WRITTEN REQUEST =
Begin at the line containing "Continue the Blender" in the entries below and end at the line containing "paper roll, with"; transcribe that range exactly and nothing outside it.

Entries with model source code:
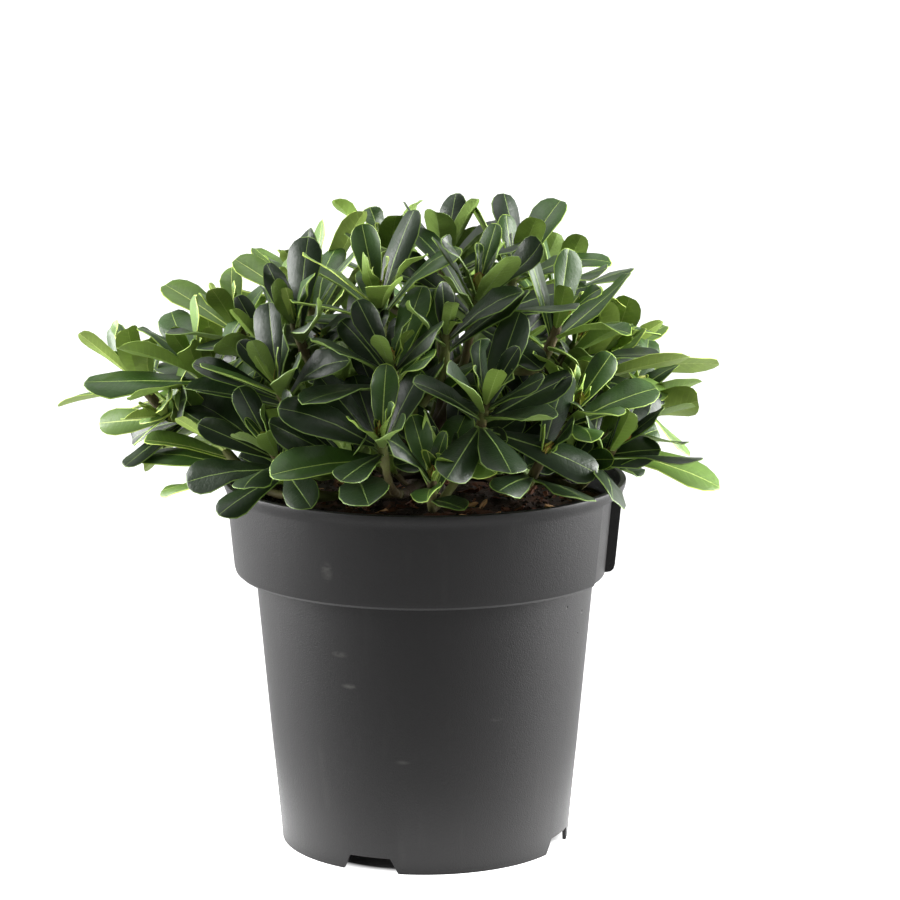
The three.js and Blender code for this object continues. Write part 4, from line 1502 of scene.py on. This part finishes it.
def leafPiece(name, blades, random, materials, sizes):
    traits = [leafTraits(item, random) for item in blades]
    rows = {label: [trait[label] for trait in traits] for label in traits[0]}
    source = pointsMesh(name + "Roots", rows["root"], [], rows)
    piece = grown(name, source, leafTree(name + "Tree", materials, sizes), sizes)
    discard(source)
    finishPiece(piece, "leaves", *foliageNodes)
    print(name, len(blades), "leaves")


def sortedLeaves(random):  # the leaves of each tint
    groups = {name: [] for name in tints}
    names = list(tints)
    for shoot in allShoots():
        # painted backlight: sprays towards the left, the right and the back draw paler tints, standing in for light
        # shining through their leaves
        aside = shoot["tip"].x - shades["middle"]
        outer = min(1.0, abs(aside) / shades["edge"]) ** 2
        draw = random() * shades["draw"] + shades["left" if aside < 0 else "right"] * outer
        draw += shades["back"] * (shoot["tip"].y > shades["backFrom"])
        kind = 0 if draw < shades["dark"] else 1 if draw < shades["green"] else 2
        for item in shoot["blades"]:
            step = (item["inward"] > 1) + (random() < shades["lighter"]) - (random() < shades["darker"])
            groups[names[max(0, min(2, kind + step))]].append(item)
    for name, item in growLoose():
        groups[name].append(item)
    return groups


def makeLeaves():
    random = seededRandom(habit["seed"])
    pattern, scalePattern = leafPattern(shape["rows"]), leafPattern(shape["scaleRows"])
    sizes = {"Pattern": pattern, "Rim": shape["rim"] * mm, "Rib": shape["rib"] * mm, "Stalk": shape["stalk"] * mm,
             "Thickness": shape["thickness"] * mm, "Groove": shape["groove"] * mm, "Rib depth": shape["ribDepth"] * mm,
             "Taper": shape["taper"], "Blunt": shape["blunt"]}
    for name, blades in sortedLeaves(random).items():
        upper, under, rim, rib, roughness = tints[name]
        parts = (("Upper", upper, 0), ("Rim", rim, 0.08), ("Rib", rib, 0.08), ("Under", under, 0.16))
        materials = [leafSurface(name + part, colour, roughness + rougher) for part, colour, rougher in parts]
        leafPiece(name, blades, random, materials, sizes)
    scales = [item for shoot in allShoots() for item in shoot["scales"]]
    green, brown = leafSurface("budScale", (146, 152, 66), 0.5), leafSurface("budEdge", (150, 108, 54), 0.55)
    leafPiece("budScales", scales, random, [green, brown, green, green], {**sizes, "Pattern": scalePattern})
    discard(pattern, scalePattern)


makeLeaves()
print("leaves made")
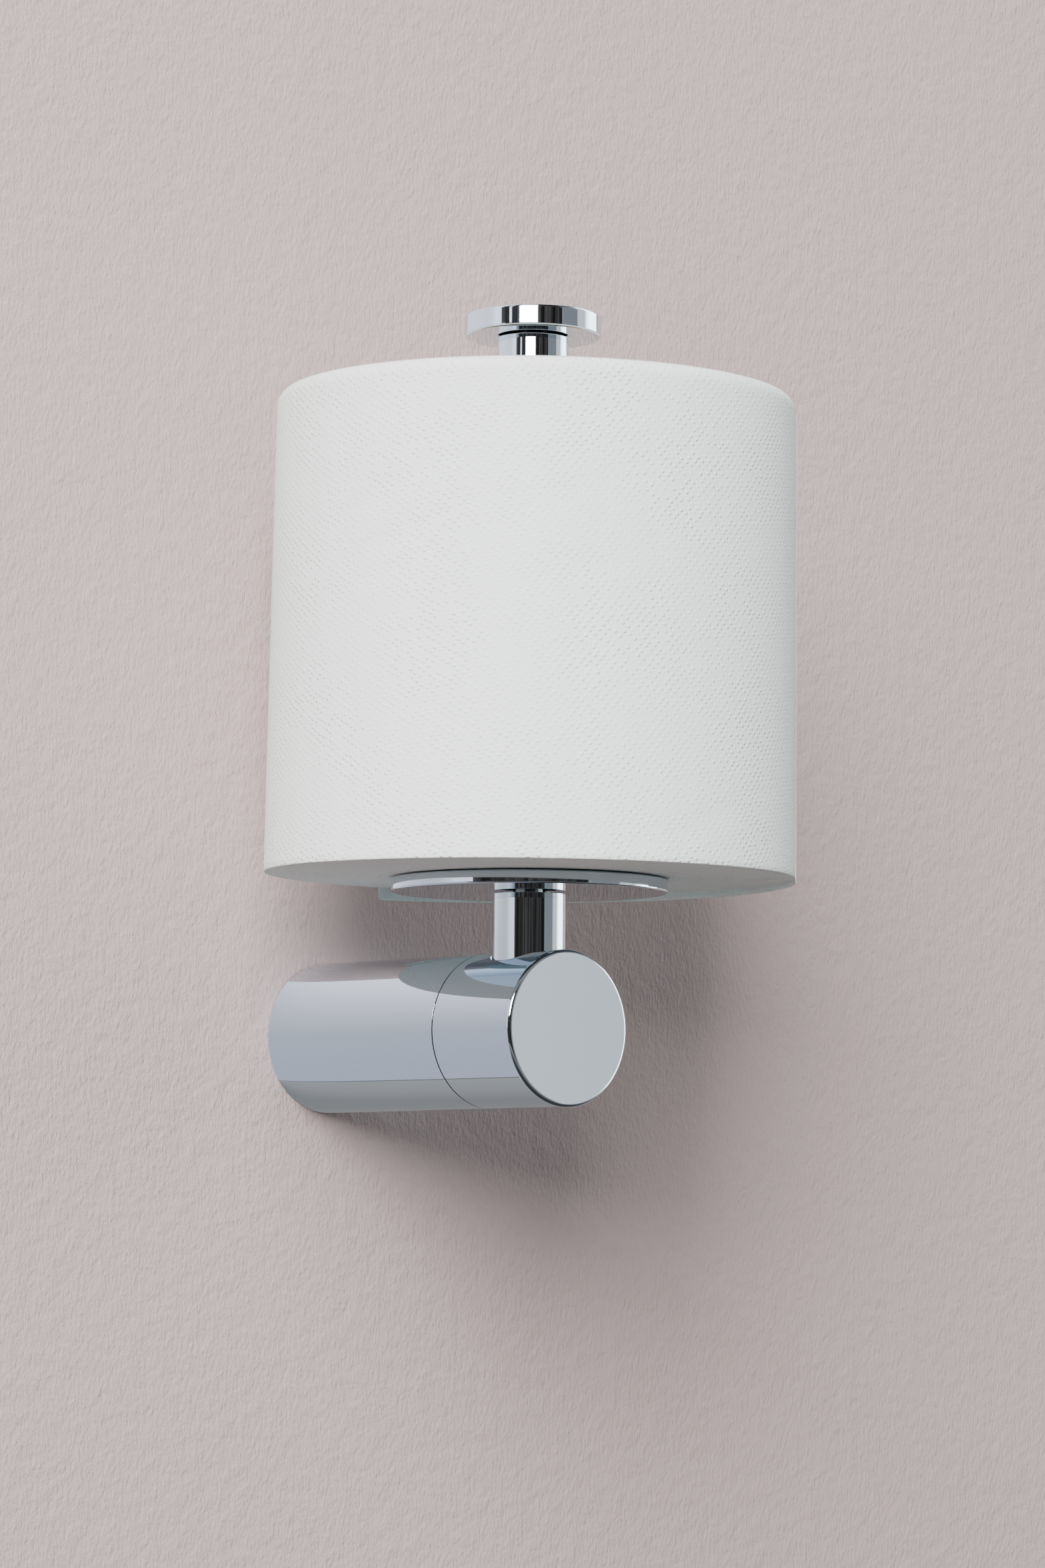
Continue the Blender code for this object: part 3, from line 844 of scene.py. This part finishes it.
class MakeRoll(bpy.types.Operator):
    """Wind the paper roll, with slack creases and uneven layer edges"""

    bl_idname = "roll_holder.make_roll"
    bl_label = "Paper roll"
    bl_options = {"REGISTER", "UNDO"}

    def execute(self, context):
        settings = context.scene.roll_holder_paper
        bm = bmesh.new()
        spin_outline(bm, self.outline(), 400, True)
        for vert in bm.verts:
            vert.co = self.settle(vert.co, settings)
        move(bm, TO_POST)
        roll = add_piece("wound_paper", bm, smooth_below=50.0)
        put_on(roll, tissue_face(settings), "roll_paper", "tissue_paper", "paper_roll")
        roll.data.materials.append(tissue_edges(settings))
        for face in roll.data.polygons:
            face.material_index = 1 if abs(face.normal.z) > 0.75 else 0
        wrap_map(roll.data, PAPER_RADIUS)
        return {"FINISHED"}

    @staticmethod
    def outline():
        """The section of the wound paper, as (radius, height) points."""
        inner = CORE_RADIUS + FIT
        shoulder = 0.0034
        edge = 0.0003
        rings, rows = 46, 84
        width = PAPER_RADIUS - shoulder - inner
        layers = [inner + width * ring / rings for ring in range(rings)]
        points = [(radius, PAPER_LOW) for radius in layers]
        points += [(PAPER_RADIUS - 0.0015, PAPER_LOW), (PAPER_RADIUS - edge, PAPER_LOW)]
        points.append((PAPER_RADIUS - edge * 0.3, PAPER_LOW + edge * 0.3))
        low, high = PAPER_LOW + edge, PAPER_HIGH - shoulder
        points += [(PAPER_RADIUS, low + (high - low) * row / rows) for row in range(rows)]
        points += shoulder_arc(shoulder, high, 90.0, 8)
        points += [(radius, PAPER_HIGH) for radius in reversed(layers)]
        return points

    @staticmethod
    def settle(place, settings):
        """Moves one point of the plain roll to where the slack, leaning paper has it."""
        radius = math.hypot(place.x, place.y)
        angle = math.atan2(place.y, place.x)
        share = (place.z - PAPER_LOW) / (PAPER_HIGH - PAPER_LOW)
        bite = (radius - CORE_RADIUS) / (PAPER_RADIUS - CORE_RADIUS)
        inside = PAPER_RADIUS - 0.001
        if radius > inside:
            radius -= paper_relief(angle, place.z)
        radius -= SLACK + settings.taper * share * bite
        height = place.z + slipped(radius, angle, settings)
        ring = noise.noise(Vector((radius * 950.0, angle * 0.7, 3.0 if share > 0.5 else 9.0)))
        if share < 0.001 and bite < 0.985:
            height += LOW_RUFFLE * (ring - 1.0)
        if share > 0.999:
            height -= HIGH_SINK + HIGH_RUFFLE * ring
        return leaning(radius, angle, height, settings, share * bite)


# ---------------- last sheet

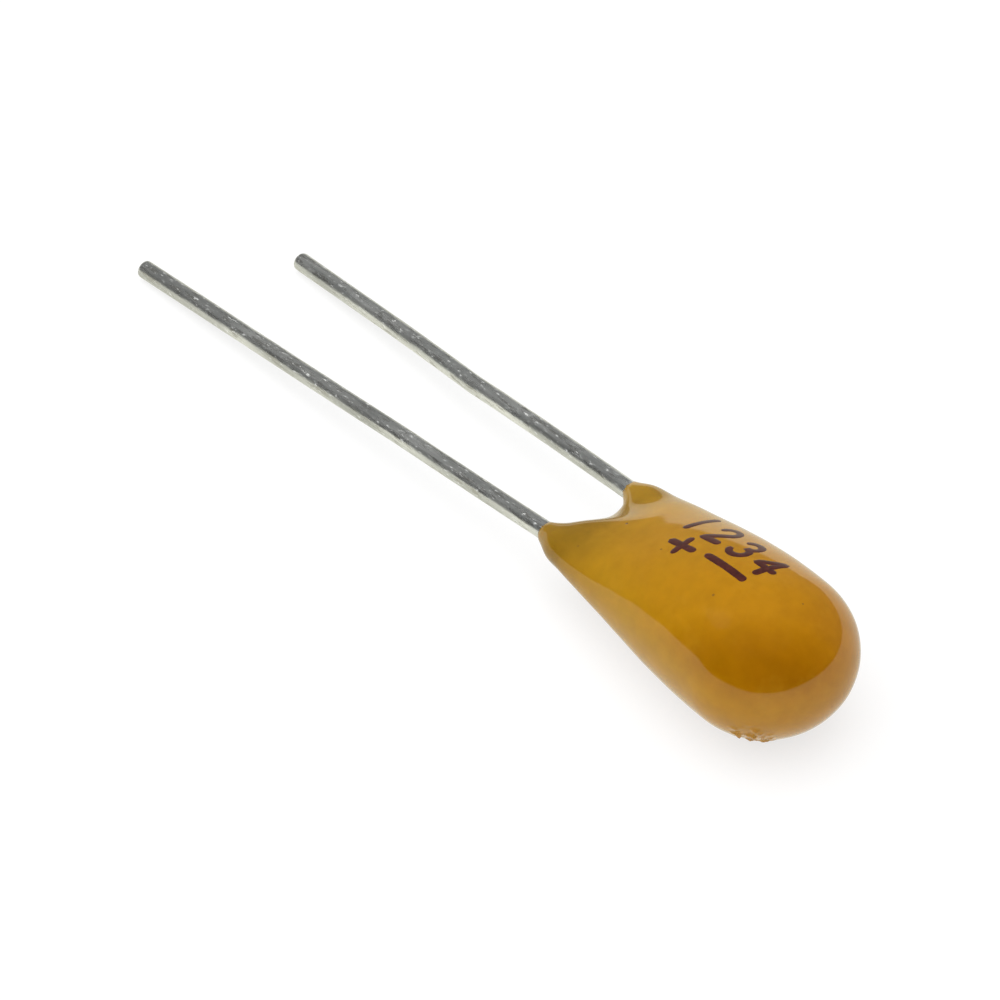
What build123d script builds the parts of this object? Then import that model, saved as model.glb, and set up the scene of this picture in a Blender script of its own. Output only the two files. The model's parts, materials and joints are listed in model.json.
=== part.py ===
from build123d import *
from math import asin, atan, cos, hypot, pi, radians, sin, sqrt
import os

# A radial tantalum bead capacitor, dipped in epoxy, in millimetres.
#
# Every piece is modelled in the frame of the case: X runs along its axis, 0 at the widest station, plus
# toward the closed tip and minus toward the leads. Y runs across the two leads and Z through the flat of the
# neck. At the end each piece is laid down as it comes to rest: on the bulb and on the ends of both leads.

# ---- Epoxy case: bulb and neck ----
bulb_width = 4.52
bulb_thickness = 4.02
tip_length = 2.29  # widest station to the closed tip
tip_squareness = 2.05  # power of the tip's rounding, where 2 is an ellipse
neck_width = 3.79
neck_thickness = 0.82
taper_length = 7.49  # widest station to where the taper would level out
neck_squareness = 2.9  # power of the neck's superellipse section, where 2 is an ellipse

# ---- Epoxy case: the end where the leads come out ----
shoulder_station = 5.50  # widest station to where the shoulders start to round over
shoulder_length = 1.44  # from there to where the rounding would close
shoulder_squareness = 2.6
crown_station = 6.58  # widest station to the flat tops of the horns, mostly under the collars
saddle_radius = 0.85
saddle_station = 6.77  # widest station to the centre of the saddle's arc
crown_rounding = 0.14  # along the saddle's rims and round the horn tops
positive_collar_climb = 0.27  # how far a collar climbs its lead past the horn
negative_collar_climb = 0.14
collar_depth = 0.40  # length of a collar's cone, whose lower part is inside its horn
collar_root_radius = 0.44
collar_lip_radius = 0.30

# ---- Leads ----
lead_diameter = 0.50
lead_pitch = 2.54
lead_offset = 0.06  # case axis to the middle of the pair of leads, toward the positive lead
lead_straight = 0.05  # collar to where each lead turns aside
positive_free_length = 15.48  # from there to the cut end
negative_free_length = 13.29
positive_splay = 6.53  # degrees in plan, toward -Y
negative_splay = 3.35  # degrees in plan, toward -Y
cut_end_bevel = 0.05

# ---- Rest pose ----
body_tilt = 5.0  # degrees, lead end lower

# ---- Anode: slug, riser wire and washer ----
slug_offset = 0.23  # case axis to slug axis, toward the positive lead
pellet_diameter = 1.92
pellet_length = 3.20
pellet_top = 2.20  # widest station to the top of the pellet
pellet_edge = 0.12  # chamfer round both ends
riser_diameter = 0.30
riser_embedment = 2.00
riser_free_length = 2.40
washer_diameter = 1.20
washer_thickness = 0.25

# ---- Cathode: the layers round the slug, from the inside out ----
electrolyte_thickness = 0.08
graphite_thickness = 0.04
graphite_setback = 0.25  # pellet top to the top edge of the graphite
silver_thickness = 0.05
silver_setback = 0.40
solder_thickness = 0.12
solder_setback = 0.60
solder_over_lead = 0.09
solder_edge = 0.25
negative_lead_overlap = 2.80  # length of the negative lead along the slug

# ---- Weld between the riser wire and the positive lead ----
weld_flat = 0.03  # depth pressed into each wire
weld_length = 1.25
lead_shift_length = 0.80  # length over which the positive lead shifts sideways to the riser
lead_shift_radius = 0.60

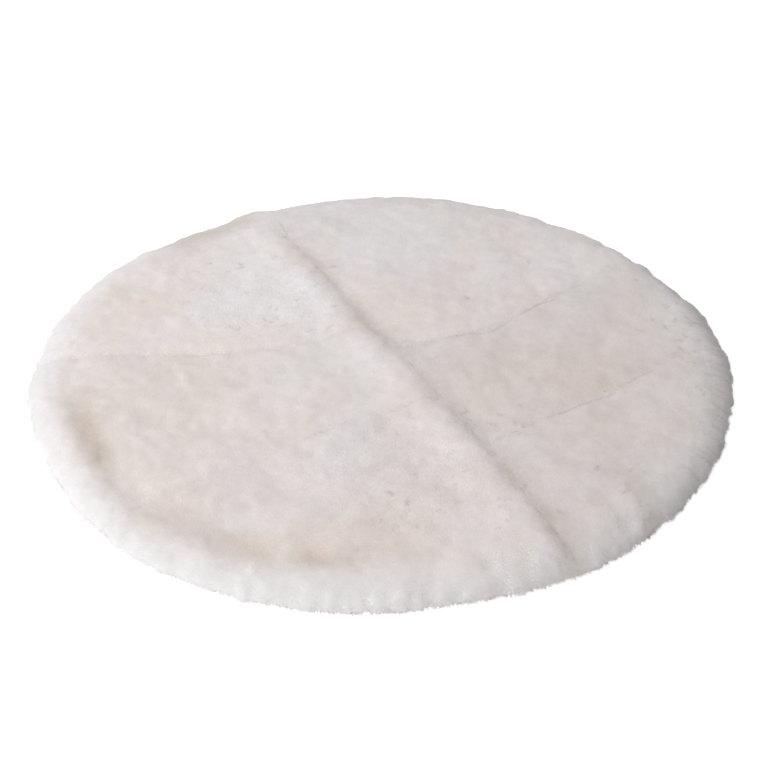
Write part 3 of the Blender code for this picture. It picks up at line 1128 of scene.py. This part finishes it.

TASK OUTPUT =
Continue the Blender code for this object: part 3, from line 844 of scene.py. This part finishes it.
class MakeRoll(bpy.types.Operator):
    """Wind the paper roll, with slack creases and uneven layer edges"""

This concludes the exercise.